Digital banking offers unprecedented
opportunities both for banks as well as customers. It has provided banks
breadth and ease in delivering their products and services to customers. As for
customers, it has pushed service options and expectations to a new high. Given
the opportunity spectrum, it is no surprise that banks have invested heavily in
upgrading their digital preparedness. 2015 promises more investments in digital
banking.
A definition of digital banking will be of help
here. Obviously many definitions exist. Banking transactions and experience
through the internet and electronic devices - desktops, laptops, tablets and
mobile phones – structure our digital banking experience. This is a simple and
easy definition.
Digital banking is also the prime force that
has helped in proliferation of banking services to remote areas and brought
huge unbanked segments into the ambit of mainstream banking. Arguably, it has
the deepest transformational impact on any industry. Most important, it has
provided customers with the information they need at a time, place, format and
device of their choice. This has been a true empowerment.
Consulting companies and IT majors, as would be
expected, are deeply invested in the digital transformation initiatives at
banks. They have proffered channel integration/optimization as the central
pillar in enabling this transformation. Banks’ response, however, have been
mixed.
Channel integration/optimization, in short,
seeks to fine tune different digital channel touch points so that the customer
has a unified experience at the bank. Consequently, this synchronization or
optimization can help banks elevate customer experience by calibrating the
delivery of best in class products and services.
But the problem with this approach is that
every organization has to level up and offer top customer experience.
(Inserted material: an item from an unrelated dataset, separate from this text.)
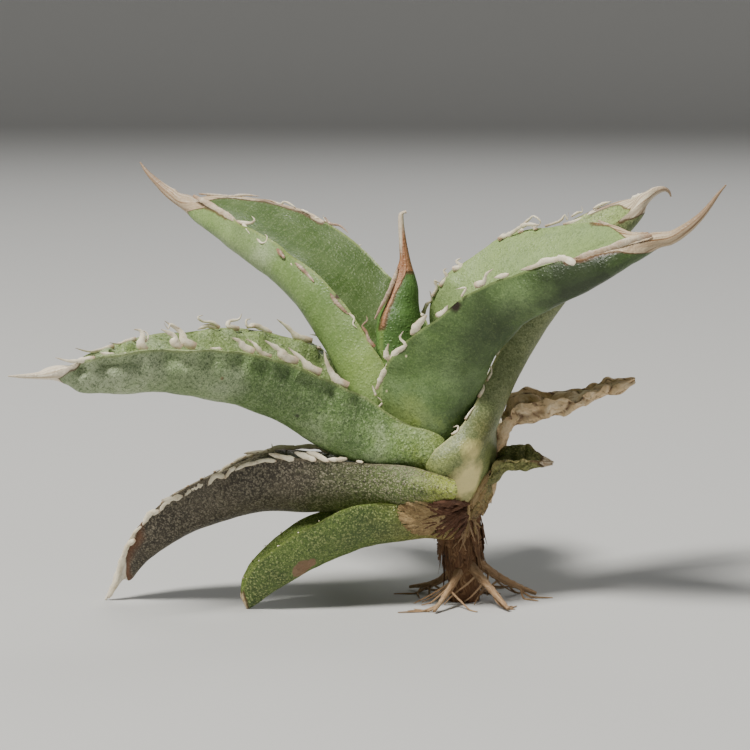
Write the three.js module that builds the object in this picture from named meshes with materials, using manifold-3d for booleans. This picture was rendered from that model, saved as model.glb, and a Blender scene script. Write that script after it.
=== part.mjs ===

That is the minimum and ‘must have’ expectation today. Anything
less will jeopardize business and could potentially result in loss of
customers. The result is that all major banks have geared up and offer par or
exceed expectations in customer experience.
Further, channel integration/optimization is,
by no stretch of imagination, a disruptive innovation by itself. It is an
evolving standard or touchstone that every organization must meet to remain
competitive, albeit an attractive revenue generating opportunity via the
integration business. By definition it is glued to the physical architecture
and seeks to achieve operating efficiency or synchronization as its end result.
To that extent it may be handicapped and only obliquely impact profits.
There is, for instance, no room to incorporate
analytical insights and the consequent learning as the motive force in
reinvigorating banks business drivers. Hence it is no surprise that this
channel optimization has not greatly enthused banks.